In the present situation in Scotland, time is of the essence. It is vital that the RDG and PCC come to agreement on this now. I am sure that when the PCC have considered the situation more fully we will be in agreement to do what is necessary.
Revolutionary democratic communism
1. For revolutionary democracy
We hold a revolutionary democratic attitude to all questions of bourgeois democracy (eg, civil liberties, women’s rights, national question, racism, constitutional change, etc). We utilise bourgeois democracy, defend it against all anti-democratic forces, including the capitalists and the fascists. We seek to extend all democratic rights by mass struggle and revolutionary action. We consider the working class is the only genuinely democratic class under capitalism. We consider that the working class can become the leading force in society by championing the struggle for democracy.
2. For workers’ power
We support the democratic self-organisation of the working class in trade unions, workplaces and communities. We are in favour of workers’ control of all industries and services. We are in favour of replacing parliamentary democracy with a more advanced form of democracy, based on workplace and workers’ councils electing delegates to a workers’ parliament. This must be defended by an armed working class organised as the state (ie, the dictatorship of the proletariat).

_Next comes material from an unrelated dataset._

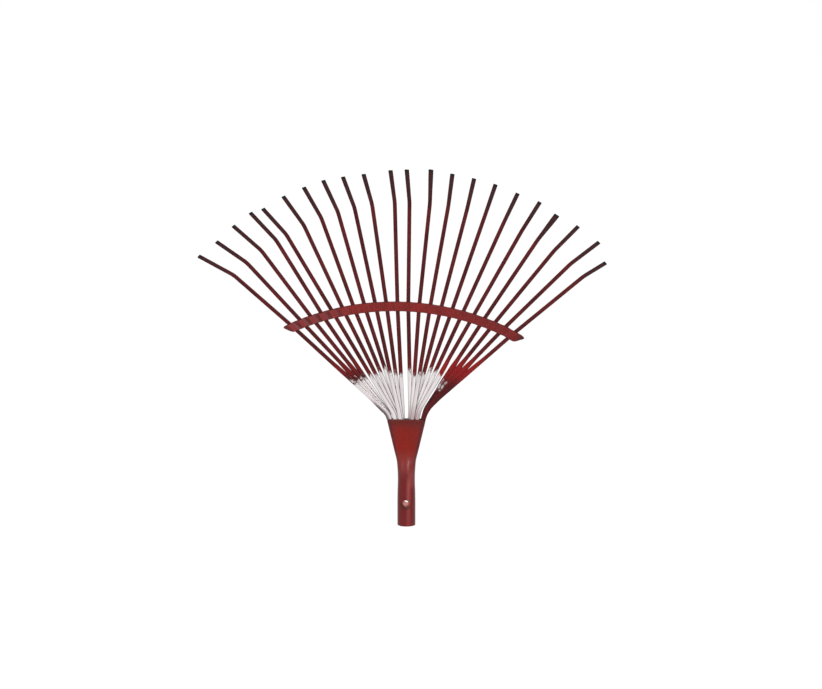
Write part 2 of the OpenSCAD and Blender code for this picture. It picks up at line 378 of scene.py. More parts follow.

3. For international socialism
Socialism cannot be built in one or a few countries. It must be developed by the international organisation of the working class. Socialism is the transitional period between world capitalism and communism.
4. For world communism
Our aim is to abolish the world market system of capitalism and replace it by world communism. Communist society is a classless worldwide community based on global planning, cooperation and mutual solidarity between the people of the world.